Ala-ud-din was undeniably one of the greatest rulers in Indian history. Unfortunately, in contrast to his splendid public achievements, he had to endure much misery in his private life. He had married his cousin, Jalal-ud-din’s daughter, but she turned out to be a veritable shrew, as was her mother, and the two of them together made his domestic life utterly wretched. ‘The wife of Ala-ud-din tormented him,’ states Ibn Battuta, a fourteenth century Moorish traveller in India. The sultan was a maniac for control, but he could not control his wife. Though he had other wives, domestic disharmony would have been galling to him, especially as he was obsessed with being in control of everything.

The sultan compensated the miseries of his private life with outstanding achievements in his public life. ‘One success followed another,’ reports Barani. ‘Despatches of victory came in from all sides; every year he had two or three sons born; affairs of the state went on according to his wish and to his satisfaction; his treasury was overflowing, boxes and caskets of jewels and pearls were daily displayed before his eyes; he had numerous elephants in his stables and 70,000 horses in the city and environs; two or three regions were subject to his sway; and he had no apprehension of enemies to his kingdom or of any rival to his throne.’

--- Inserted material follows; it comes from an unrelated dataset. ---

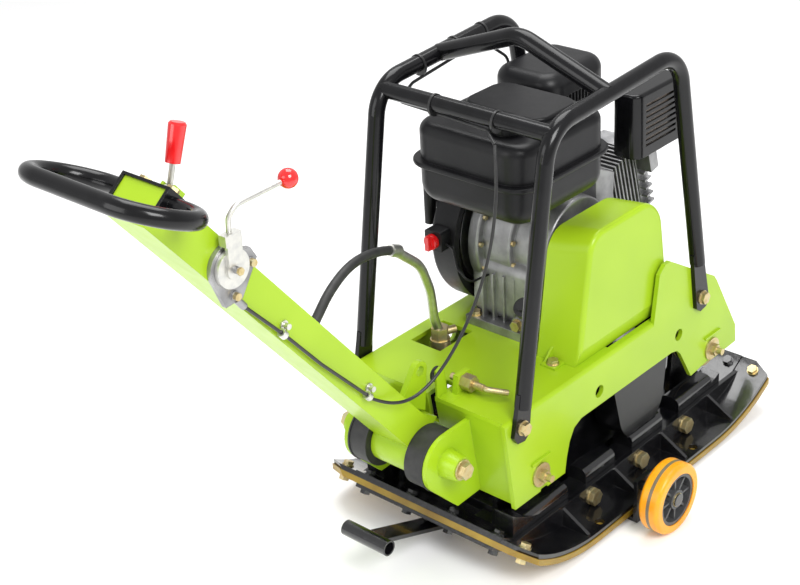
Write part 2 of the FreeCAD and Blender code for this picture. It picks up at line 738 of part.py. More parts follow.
def cylinder_barrel():
    core = box(100.0, 196.0, -26.0, 66.0, CRANK_Z - 42.0, CRANK_Z + 42.0)
    parts = [core]
    for k in range(9):
        x = 108.0 + 9.6 * k
        parts.append(box(x, x + 3.2, -44.0, 84.0, CRANK_Z - 64.0, CRANK_Z + 64.0))
    block = tilted(fuse(parts))
    return block


def cylinder_head():
    head = box(196.0, 222.0, -40.0, 80.0, CRANK_Z - 60.0, CRANK_Z + 60.0)
    cover = rounded_box(222.0, 246.0, -24.0, 66.0, CRANK_Z - 44.0, CRANK_Z + 44.0, 12.0, "x")
    fins = [box(200.0, 218.0, -52.0, -40.0, CRANK_Z - 56.0 + 16 * k, CRANK_Z - 52.0 + 16 * k)
            for k in range(8)]
    port = box(198.0, 220.0, -70.0, -38.0, CRANK_Z + 20.0, CRANK_Z + 56.0)
    return tilted(fuse([head, cover, port] + fins))


def spark_plug():
    body = tilted(fuse([cyl(8.0, (246.0, 6.0, CRANK_Z - 20), (268.0, 6.0, CRANK_Z - 20)),
                        cyl(12.0, (256.0, 6.0, CRANK_Z - 20), (282.0, 6.0, CRANK_Z - 20))]))
    return body


def fan_housing():
    drum = ycyl(138.0, 0.0, CRANK_Z, 98.0, 152.0)
    drum = drum.makeFillet(10.0, edges_where(drum, lambda e: e.CenterOfMass.y > 151.0))
    duct = box(0.0, 150.0, 98.0, 146.0, CRANK_Z - 20.0, CRANK_Z + 106.0)
    cavity = ycyl(126.0, 0.0, CRANK_Z, 90.0, 147.0)
    return fuse([drum, duct]).cut(cavity)


def flywheel():
    hub = ycyl(24.0, 0.0, CRANK_Z, 101.0, 140.0)
    disc = ycyl(112.0, 0.0, CRANK_Z, 106.0, 122.0)
    fins = []
    for k in range(12):
        blade = box(50.0, 110.0, 120.0, 140.0, CRANK_Z - 2.0, CRANK_Z + 2.0)
        blade.rotate(V(0, 0, CRANK_Z), V(0, 1, 0), 30.0 * k)
        fins.append(blade)
    return fuse([hub, disc] + fins).cut(crankshaft())


def recoil_cover():
    dish = ycyl(96.0, 0.0, CRANK_Z, 152.0, 182.0)
    dish = dish.makeFillet(12.0, edges_where(dish, lambda e: e.CenterOfMass.y > 181.0))
    dish = dish.cut(ycyl(88.0, 0.0, CRANK_Z, 150.0, 176.0))
    for k in range(12):
        slot = box(48.0, 82.0, 170.0, 190.0, CRANK_Z - 4.0, CRANK_Z + 4.0)
        slot.rotate(V(0, 0, CRANK_Z), V(0, 1, 0), 30.0 * k + 15.0)
        dish = dish.cut(slot)
    guide = box(-96.0, -60.0, 152.0, 178.0, CRANK_Z + 46.0, CRANK_Z + 74.0)
    guide = guide.cut(ycyl(88.0, 0.0, CRANK_Z, 150.0, 176.0))
    return fuse([dish, guide]).cut(cyl(2.4, (-110.0, 168.5, CRANK_Z + 60), (-40.0, 168.5, CRANK_Z + 60)))


def starter_grip():
    """Pull grip with the stretch of rope that runs in over the reel."""
    x, y, z = -100.0, 168.5, CRANK_Z + 60.0
    bar = rounded_box(x - 24.0, x - 4.5, y - 9.0, y + 9.0, z - 34.0, z + 34.0, 8.0, "z")
    rope = cyl(2.0, (x - 16.0, y, z), (x + 128.0, y, z))
    return [bar.cut(rope), rope]


def fuel_tank():
    lower = rounded_box(-218.0, 8.0, -112.0, 112.0, 550.0, 622.0, 40.0, "z")
    low_edges = edges_where(lower, lambda e: e.CenterOfMass.z < 550.5)
    lower = lower.makeFillet(34.0, low_edges)
    upper = rounded_box(-218.0, 8.0, -112.0, 112.0, 621.0, 687.0, 40.0, "z")
    top_edges = edges_where(upper, lambda e: e.CenterOfMass.z > 686.5)
    upper = upper.makeFillet(18.0, top_edges)
    seam = rounded_box(-229.0, 18.0, -122.0, 122.0, 617.0, 625.0, 46.0, "z")
    seam = seam.makeFillet(3.0, edges_where(seam, lambda e: e.CenterOfMass.z > 624.5
                                            or e.CenterOfMass.z < 617.5))
    dome = rounded_box(-120.0, -10.0, -70.0, 92.0, 685.0, 694.0, 30.0, "z")
    dome = dome.makeFillet(5.0, edges_where(dome, lambda e: e.CenterOfMass.z > 693.5))
    neck = cyl(26.0, (CAP_X, CAP_Y, 684.0), (CAP_X, CAP_Y, 690.0))
    foot = box(-80.0, 30.0, -28.0, 74.0, 540.0, 551.0)
    return fuse([lower, upper, seam, dome, neck, foot])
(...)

Ala-ud-din had several major military achievements to his credit. But he was not rapacious in his conquests, and was usually generous and honourable
in his treatment of the rajas he subjugated, and he often reinstated them on their thrones as subordinate rulers. He was no doubt a despot, as the rulers of the age invariably were, but he was not a whimsical despot. All his policies were formulated, and actions taken, only after very careful consideration, not on impulse. He, as even Barani admits, usually ‘consulted and debated with wise men by night and by day as to the best means’ for achieving his goals. He was even amenable to criticism, and often rewarded those who boldly gave him sensible though unpalatable advice. And, most unusual and laudable of all, he had a genuine concern for the welfare of the common people. Also, contrary to what Barani says, Ala-ud-din enjoyed the company of scholars and creative people, and was a patron of Amir Khusrav and Amir Hasan, renowned poets.

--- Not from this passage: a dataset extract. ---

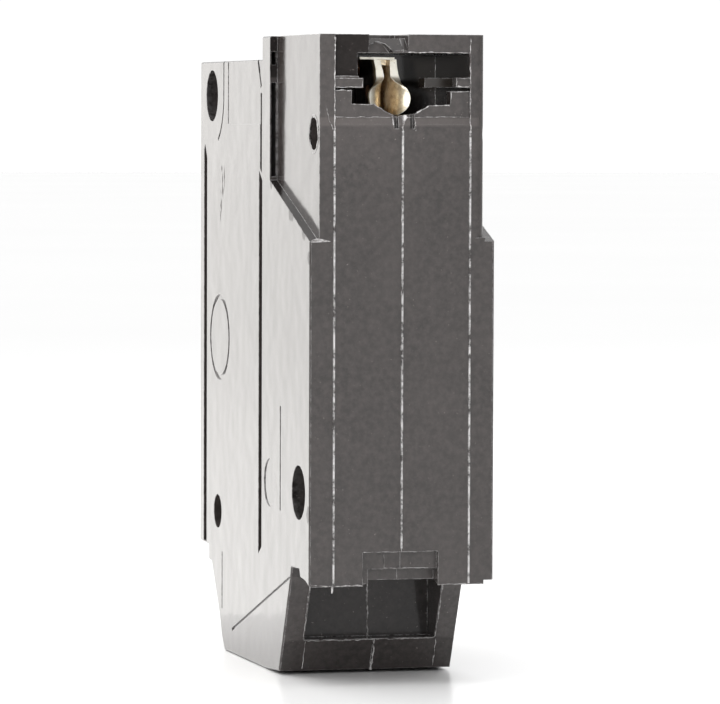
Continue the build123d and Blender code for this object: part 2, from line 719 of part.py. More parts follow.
def main():
    right, left = case_halves()
    nodes = {
        "case_right": [right],
        "case_left": [left],
        "rivets_large": rivets(RIVETS_LARGE, 2.9),
        "rivets_small": rivets(RIVETS_SMALL, 2.0),
        "handle": [handle()],
        "contact_arm": [contact_arm()],
        "moving_contact": [moving_contact()],
        "fixed_contact": [fixed_contact()],
        "line_strap": [line_strap()],
        "line_jaw": [line_jaw()],
        "jaw_spring": [jaw_spring()],
        "cradle": [cradle()],
        "cradle_pin": [cradle_pin()],
        "over_centre_spring": [over_centre_spring()],
        "armature": [armature()],
        "armature_pin": [armature_pin()],
        "armature_spring": [armature_spring()],
        "bimetal": [bimetal()],
        "bimetal_rivet": [bimetal_rivet()],
        "load_strap": [load_strap()],
        "calibration_screw": [calibration_screw()],
        "magnet_yoke": [magnet_yoke()],
        "flexible_braid": [flexible_braid()],
        "terminal_lug": [terminal_lug()],
        "pressure_plate": [pressure_plate()],
        "terminal_screw": [terminal_screw()],
        "arc_plates": arc_plates(),
        "arc_chute_sides": arc_chute_sides(),
    }
    boxes = [shape.bounding_box() for group in nodes.values() for shape in group]
    low_y = min(box.min.Y for box in boxes)
    high_y = max(box.max.Y for box in boxes)
    low_z = min(box.min.Z for box in boxes)
    to_origin = Pos(0, -(low_y + high_y) / 2, -low_z)
    print("datum", 0, -(low_y + high_y) / 2, -low_z)
    os.makedirs("parts", exist_ok=True)
    for name, group in nodes.items():
        solids = [solid for shape in group for solid in (to_origin * shape).solids()]
        shape = solids[0] if len(solids) == 1 else Compound(children=solids)
        export_step(shape, f"parts/{name}.step")


main()
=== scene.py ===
import json
import math

import bpy
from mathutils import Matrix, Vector, noise


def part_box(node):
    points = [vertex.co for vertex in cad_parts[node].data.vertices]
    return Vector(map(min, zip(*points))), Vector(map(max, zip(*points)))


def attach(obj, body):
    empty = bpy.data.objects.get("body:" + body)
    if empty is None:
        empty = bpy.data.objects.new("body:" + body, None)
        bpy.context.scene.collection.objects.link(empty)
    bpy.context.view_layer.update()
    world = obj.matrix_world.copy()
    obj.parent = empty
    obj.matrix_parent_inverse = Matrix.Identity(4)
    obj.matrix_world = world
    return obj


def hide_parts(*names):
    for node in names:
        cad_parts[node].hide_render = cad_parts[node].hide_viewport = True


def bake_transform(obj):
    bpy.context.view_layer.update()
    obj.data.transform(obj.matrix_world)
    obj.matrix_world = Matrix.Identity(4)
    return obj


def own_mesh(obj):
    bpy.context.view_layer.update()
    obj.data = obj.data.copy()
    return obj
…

ALA-UD-DIN WAS INVARIABLY successful in all his ventures, and his successes, if we are to believe Barani, fantastically inflated his ambition. ‘His prosperity intoxicated him,’ states Barani. ‘Vast desires and great aims beyond him, or a hundred thousand like him, laid their seeds in his brain, and he entertained fancies which had never occurred to any king before him. In his exaltation, ignorance, and folly, he quite lost his head, forming the most impossible schemes and nourishing the most extravagant desires.’

Some of Ala-ud-din’s schemes, as reported by Barani, were certainly megalomaniacal. ‘If I am inclined, I can … establish a new religion and creed; and my sword, and the swords of my friends, will bring all men to adopt it,’ he once told his nobles. He also dreamed of world conquest. ‘I have wealth and elephants and forces beyond calculation. My wish is to place Delhi in charge of a vicegerent, and then I myself will go out into the world, like Alexander, in pursuit of conquest, and subdue the whole habitable world,’ he vaunted. ‘Every region that I subdue I will entrust to one of my trusty nobles, and then proceed in quest of another. Who is there that will stand against me?’ He even assumed the title Sikandar Sani (Second Alexander), and had the title stamped on his coins and inserted in the
khutba
read at Friday prayers. ‘His companions, although they saw his … folly and arrogance, were afraid of his violent temper, and applauded him,’ comments Barani.

It was Barani’s uncle Ala-ul Mulk, the kotwal of Delhi and one of the close associates of Ala-ud-din from the time before his accession, who finally opened the sultan’s eyes to the absurdity of his chimeric schemes. This noble used to attend the royal court only on the new moon days because of his ‘extreme corpulence,’ but one day when he attended the court, the sultan asked his opinion about his grand projects. And the kotwal made bold to submit: ‘Religion and law and creeds should never be made the subjects of discussion by Your Majesty, for these are the concerns of prophets, not the business of kings. Religion and law spring from heavenly revelation; they are
never established by the plans and designs of man … The prophetic office has never appertained to kings, and never will … though some prophets have discharged the function of royalty. My advice is that Your Majesty should never talk about these matters.’ The sultan, according to Barani, ‘listened, and hung down his head in thought … After a while he said, “Henceforth no one shall ever hear me speak such words.”’

But what about his plan for world conquest, Ala-ud-din then asked. ‘The second design is that of a great monarch, for it is a rule among kings to seek to bring the whole world under their sway,’ the kotwal admitted, but cautioned that what was possible for Alexander might not be possible for any king anymore. ‘These are not the days of Alexander,’ the kotwal cautioned. ‘But what is the use of my wealth, and elephants and horses, if I remain content with Delhi, and undertake no new conquests?’ the sultan persisted. ‘What will then be said of my reign?’ The kotwal then advised the sultan that before planning world conquest he should first effectively defend his kingdom against persistent Mongol incursions, and then conquer the vast unconquered regions of the Indian subcontinent. But even these practicable goals, the kotwal warned, would be difficult to achieve ‘unless Your Majesty gives up drinking excessively, and keeps aloof from convivial parties and feasts.’ Ala-ud-din was pleased with this frank and sensible counsel, and he honoured the kotwal with a robe of honour and various other valuable gifts.